J’arrive au principe
de Lavoisier sur la conservation des masses. Certes, c’en est un auquel on ne
saurait toucher sans ébranler la mécanique. Et maintenant certaines personnes
pensent qu’il ne nous paraît vrai que parce qu’on ne considère en mécanique que
des vitesses modérées, mais qu’il cesserait de l’être pour des corps animés de
vitesses comparables à celle de la lumière. Or, ces vitesses, on croit
maintenant les avoir réalisées ; les rayons cathodiques et ceux du radium
seraient formés de particules très petites ou d’électrons qui se déplaceraient
avec des vitesses, plus petites sans doute que celle de la lumière, mais qui en
seraient le dixième ou le tiers.
Ces rayons peuvent
être déviés soit par un champ électrique, soit par un champ magnétique, et on
peut, en comparant ces déviations, mesurer à la fois la vitesse des électrons
et leur masse (ou plutôt le rapport de leur masse à leur charge). Mais quand on
a vu que ces vitesses se rapprochaient de celle de la lumière, on s’est avisé
qu’une correction était nécessaire. Ces molécules, étant électrisées, ne peuvent
se déplacer sans ébranler l’éther ; pour les mettre en mouvement, il faut
triompher d’une double inertie, de celle de la molécule elle-même et de celle
de l’éther. La masse totale ou apparente que l’on mesure se compose donc de
deux parties : la masse réelle ou mécanique de la molécule, et la masse
électro-dynamique représentant l’inertie de l’éther.
Les calculs
d’Abraham et les expériences de Kauffman ont alors montré que la masse
mécanique proprement dite est nulle et que la masse des électrons, ou au moins
des électrons négatifs, est d’origine exclusivement électro-dynamique. Voilà
qui nous force à changer la définition de la masse ; nous ne pouvons plus
distinguer la masse mécanique et la masse électro-dynamique, parce qu’alors la
première s’évanouirait ; il n’y a pas d’autre masse que l’inertie
électro-dynamique ; mais dans ce cas la masse ne peut plus être constante,
elle augmente avec la vitesse ; et même, elle dépend de la direction, et
un corps animé d’une vitesse notable n’opposera pas la même inertie aux forces
qui tendent à le dévier de sa route, et à celles qui tendent à accélérer ou à
retarder sa marche.
Il y a bien encore
une ressource : les éléments ultimes des corps sont des électrons, les uns
chargés négativement, les autres chargés positivement.

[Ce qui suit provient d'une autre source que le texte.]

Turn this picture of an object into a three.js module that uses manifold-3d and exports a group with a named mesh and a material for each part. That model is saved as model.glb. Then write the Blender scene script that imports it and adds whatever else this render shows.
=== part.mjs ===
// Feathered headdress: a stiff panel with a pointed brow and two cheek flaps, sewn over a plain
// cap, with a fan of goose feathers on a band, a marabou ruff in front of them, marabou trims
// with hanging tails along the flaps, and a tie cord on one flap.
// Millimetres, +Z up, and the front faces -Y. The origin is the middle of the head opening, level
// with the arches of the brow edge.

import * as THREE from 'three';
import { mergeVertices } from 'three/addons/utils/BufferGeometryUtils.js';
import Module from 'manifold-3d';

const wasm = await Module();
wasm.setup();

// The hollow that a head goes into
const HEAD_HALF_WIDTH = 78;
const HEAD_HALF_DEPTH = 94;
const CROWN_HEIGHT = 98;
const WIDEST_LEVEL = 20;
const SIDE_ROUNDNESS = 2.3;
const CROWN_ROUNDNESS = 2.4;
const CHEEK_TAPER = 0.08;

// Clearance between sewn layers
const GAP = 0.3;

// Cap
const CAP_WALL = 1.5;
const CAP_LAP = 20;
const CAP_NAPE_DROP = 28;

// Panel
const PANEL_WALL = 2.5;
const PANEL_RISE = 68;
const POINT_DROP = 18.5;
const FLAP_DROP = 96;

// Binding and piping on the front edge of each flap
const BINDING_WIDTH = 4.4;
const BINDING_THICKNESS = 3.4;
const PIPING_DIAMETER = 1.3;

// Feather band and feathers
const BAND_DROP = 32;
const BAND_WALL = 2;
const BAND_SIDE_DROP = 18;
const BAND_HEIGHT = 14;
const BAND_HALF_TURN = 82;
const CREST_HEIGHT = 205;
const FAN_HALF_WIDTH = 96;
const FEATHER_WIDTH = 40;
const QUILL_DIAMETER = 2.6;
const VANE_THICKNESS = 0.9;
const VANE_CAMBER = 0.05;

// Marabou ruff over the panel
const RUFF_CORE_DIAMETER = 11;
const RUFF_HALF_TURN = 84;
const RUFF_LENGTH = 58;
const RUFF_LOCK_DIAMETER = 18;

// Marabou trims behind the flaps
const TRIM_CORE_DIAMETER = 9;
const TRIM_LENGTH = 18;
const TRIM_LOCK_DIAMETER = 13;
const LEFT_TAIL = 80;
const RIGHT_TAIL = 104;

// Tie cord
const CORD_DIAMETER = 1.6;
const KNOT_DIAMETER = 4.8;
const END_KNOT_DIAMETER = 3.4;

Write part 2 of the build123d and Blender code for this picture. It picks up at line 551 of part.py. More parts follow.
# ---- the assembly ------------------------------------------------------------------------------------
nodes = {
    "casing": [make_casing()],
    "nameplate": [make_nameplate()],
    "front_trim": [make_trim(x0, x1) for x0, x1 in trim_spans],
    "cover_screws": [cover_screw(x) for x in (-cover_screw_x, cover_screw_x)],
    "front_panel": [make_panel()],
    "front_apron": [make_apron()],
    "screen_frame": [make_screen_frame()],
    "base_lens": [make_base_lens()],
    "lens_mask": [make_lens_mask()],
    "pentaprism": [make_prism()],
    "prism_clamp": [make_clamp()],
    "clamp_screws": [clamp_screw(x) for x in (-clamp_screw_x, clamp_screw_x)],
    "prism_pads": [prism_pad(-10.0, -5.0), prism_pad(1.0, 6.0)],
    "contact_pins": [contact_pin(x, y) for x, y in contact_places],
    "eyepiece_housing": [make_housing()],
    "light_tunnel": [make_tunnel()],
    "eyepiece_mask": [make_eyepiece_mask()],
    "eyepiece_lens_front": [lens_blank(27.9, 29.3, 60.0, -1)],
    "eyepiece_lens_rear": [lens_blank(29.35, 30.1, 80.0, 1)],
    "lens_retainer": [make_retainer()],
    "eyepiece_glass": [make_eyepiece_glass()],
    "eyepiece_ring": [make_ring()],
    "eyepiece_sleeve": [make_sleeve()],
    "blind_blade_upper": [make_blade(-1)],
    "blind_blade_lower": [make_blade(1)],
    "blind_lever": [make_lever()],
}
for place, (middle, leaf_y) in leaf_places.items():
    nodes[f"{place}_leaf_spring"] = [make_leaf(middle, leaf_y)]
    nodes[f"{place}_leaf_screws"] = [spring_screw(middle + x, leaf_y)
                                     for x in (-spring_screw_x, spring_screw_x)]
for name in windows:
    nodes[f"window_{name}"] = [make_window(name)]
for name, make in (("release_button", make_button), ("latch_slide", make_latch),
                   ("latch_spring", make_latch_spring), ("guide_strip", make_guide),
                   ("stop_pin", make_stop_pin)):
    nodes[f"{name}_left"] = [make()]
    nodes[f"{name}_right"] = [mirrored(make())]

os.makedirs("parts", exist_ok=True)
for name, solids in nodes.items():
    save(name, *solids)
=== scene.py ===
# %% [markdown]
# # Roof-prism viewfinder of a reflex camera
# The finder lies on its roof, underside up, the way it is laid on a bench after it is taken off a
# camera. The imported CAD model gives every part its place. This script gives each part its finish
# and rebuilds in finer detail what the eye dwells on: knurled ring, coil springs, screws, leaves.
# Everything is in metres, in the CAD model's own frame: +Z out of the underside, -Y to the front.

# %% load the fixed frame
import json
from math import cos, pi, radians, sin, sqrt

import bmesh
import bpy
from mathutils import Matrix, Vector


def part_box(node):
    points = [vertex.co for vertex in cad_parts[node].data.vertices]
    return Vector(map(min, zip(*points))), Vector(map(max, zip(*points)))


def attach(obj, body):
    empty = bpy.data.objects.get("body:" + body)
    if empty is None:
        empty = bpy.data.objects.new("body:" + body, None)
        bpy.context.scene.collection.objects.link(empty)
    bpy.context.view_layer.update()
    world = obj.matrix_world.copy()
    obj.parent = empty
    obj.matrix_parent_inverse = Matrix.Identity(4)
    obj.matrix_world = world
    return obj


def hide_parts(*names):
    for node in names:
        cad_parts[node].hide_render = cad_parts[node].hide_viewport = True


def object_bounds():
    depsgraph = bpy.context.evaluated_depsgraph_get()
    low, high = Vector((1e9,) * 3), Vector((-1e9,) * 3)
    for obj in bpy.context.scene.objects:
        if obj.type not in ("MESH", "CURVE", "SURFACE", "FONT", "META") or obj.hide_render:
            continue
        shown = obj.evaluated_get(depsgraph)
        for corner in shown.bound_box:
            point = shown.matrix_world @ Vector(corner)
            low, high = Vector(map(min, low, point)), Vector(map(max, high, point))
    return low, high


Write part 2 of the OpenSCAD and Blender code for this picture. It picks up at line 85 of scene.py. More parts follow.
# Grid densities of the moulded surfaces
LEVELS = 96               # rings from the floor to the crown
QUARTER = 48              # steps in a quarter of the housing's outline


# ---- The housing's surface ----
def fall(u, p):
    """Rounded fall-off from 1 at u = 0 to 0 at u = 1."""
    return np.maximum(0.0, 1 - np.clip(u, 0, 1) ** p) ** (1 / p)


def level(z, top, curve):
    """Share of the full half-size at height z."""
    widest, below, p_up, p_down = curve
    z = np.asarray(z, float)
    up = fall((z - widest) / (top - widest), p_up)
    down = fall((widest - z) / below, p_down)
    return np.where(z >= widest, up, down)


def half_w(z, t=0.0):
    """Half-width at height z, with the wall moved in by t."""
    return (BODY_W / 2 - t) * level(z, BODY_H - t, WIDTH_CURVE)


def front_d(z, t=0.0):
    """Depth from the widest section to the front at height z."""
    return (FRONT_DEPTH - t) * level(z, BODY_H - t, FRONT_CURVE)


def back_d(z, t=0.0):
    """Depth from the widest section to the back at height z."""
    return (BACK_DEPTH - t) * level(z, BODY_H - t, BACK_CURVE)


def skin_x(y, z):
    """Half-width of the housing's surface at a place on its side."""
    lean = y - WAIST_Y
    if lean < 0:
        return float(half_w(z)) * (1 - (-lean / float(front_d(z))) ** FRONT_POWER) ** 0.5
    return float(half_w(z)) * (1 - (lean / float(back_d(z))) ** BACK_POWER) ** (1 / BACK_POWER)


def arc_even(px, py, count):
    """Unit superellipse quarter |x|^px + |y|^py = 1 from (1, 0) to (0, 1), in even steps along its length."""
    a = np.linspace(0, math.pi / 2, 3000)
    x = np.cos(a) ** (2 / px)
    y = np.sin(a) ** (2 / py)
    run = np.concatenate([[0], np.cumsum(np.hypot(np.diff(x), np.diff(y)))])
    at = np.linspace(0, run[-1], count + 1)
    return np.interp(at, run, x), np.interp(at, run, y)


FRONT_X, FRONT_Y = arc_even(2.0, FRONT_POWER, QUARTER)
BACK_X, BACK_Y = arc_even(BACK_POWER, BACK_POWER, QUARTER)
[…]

Les électrons négatifs
n’ont pas de masse, c’est entendu ; mais les électrons positifs, d’après
le peu qu’on en sait, semblent beaucoup plus gros. Peut-être ont-ils, outre
leur masse électro-dynamique, une vraie masse mécanique. La véritable masse
d’un corps, ce serait alors la somme des masses mécaniques de ses électrons
positifs, les électrons négatifs ne compteraient pas ; la masse ainsi
définie pourrait encore être constante.
Hélas ! Cette
ressource aussi nous échappe. Rappelons-nous ce que nous avons dit au sujet du
principe de relativité et des efforts faits pour la sauver. Et ce n’est pas
seulement un principe qu’il s’agit de sauver, ce sont les résultats
indubitables des expériences de Michelson. Eh bien, ainsi que nous l’avons vu
plus haut, pour rendre compte de ces résultats, Lorentz a été obligé de
supposer que toutes les forces, quelle que soit leur origine, étaient réduites
dans la même proportion dans un milieu animé d’une translation uniforme ;
ce n’est pas assez, il ne suffit pas que cela ait lieu pour les forces réelles,
il faut encore qu’il en soit de même pour les forces d’inertie ; il faut
donc, dit-il, que les masses de toutes les particules soient influencées par
une translation au même degré que les masses électro-magnétiques des électrons.
Ainsi les masses
mécaniques doivent varier d’après les mêmes lois que les masses
électro-dynamiques ; elles ne peuvent donc pas être constantes.
Ai-je besoin de
faire observer que la chute du principe de Lavoisier entraîne celle du principe
de Newton. Ce dernier signifie que le centre de gravité d’un système isolé se
meut en ligne droite ; mais s’il n’y a plus de masse constante, il n’y a
plus de centre de gravité, on ne sait même plus ce que c’est. C’est pourquoi
j’ai dit plus haut que les expériences sur les rayons cathodiques avaient paru
justifier les doutes de Lorentz au sujet du principe de Newton.
De tous ces
résultats, s’ils se confirmaient, sortirait une mécanique entièrement nouvelle
qui serait surtout caractérisée par ce fait qu’aucune vitesse ne pourrait
dépasser celle de la lumière [Note
: Car
les corps opposeraient une inertie croissante aux causes qui tendraient à
accélérer leur mouvement ; et cette inertie deviendrait infinie quand on
approcherait de la vitesse de la lumière] pas plus qu’aucune température ne
peut tomber au-dessous du zéro absolu. Pour un observateur, entraîné lui-même
dans une translation dont il ne se doute pas, aucune vitesse apparente ne
pourrait non plus dépasser celle de la lumière ; et ce serait là une contradiction,
si l’on ne se rappelait que cet observateur ne se servirait pas des mêmes
horloges qu’un observateur fixe, mais bien d’horloges marquant le “ temps
local ”.
Nous voici alors en
face d’une question que je me borne à poser. S’il n’y a plus de masse, que
devient la loi de Newton ?
La masse a deux
aspects, c’est à la fois un coefficient d’inertie et une masse attirante
entrant comme facteur dans l’attraction newtonienne. Si le coefficient
d’inertie n’est pas constant, la masse attirante pourra-t-elle l’être ?
Voilà la question.
Du moins le principe
de la conservation de l’énergie nous restait encore et celui-là paraissait plus
solide. Vous rappellerai-je comment il fut à son tour jeté en discrédit ?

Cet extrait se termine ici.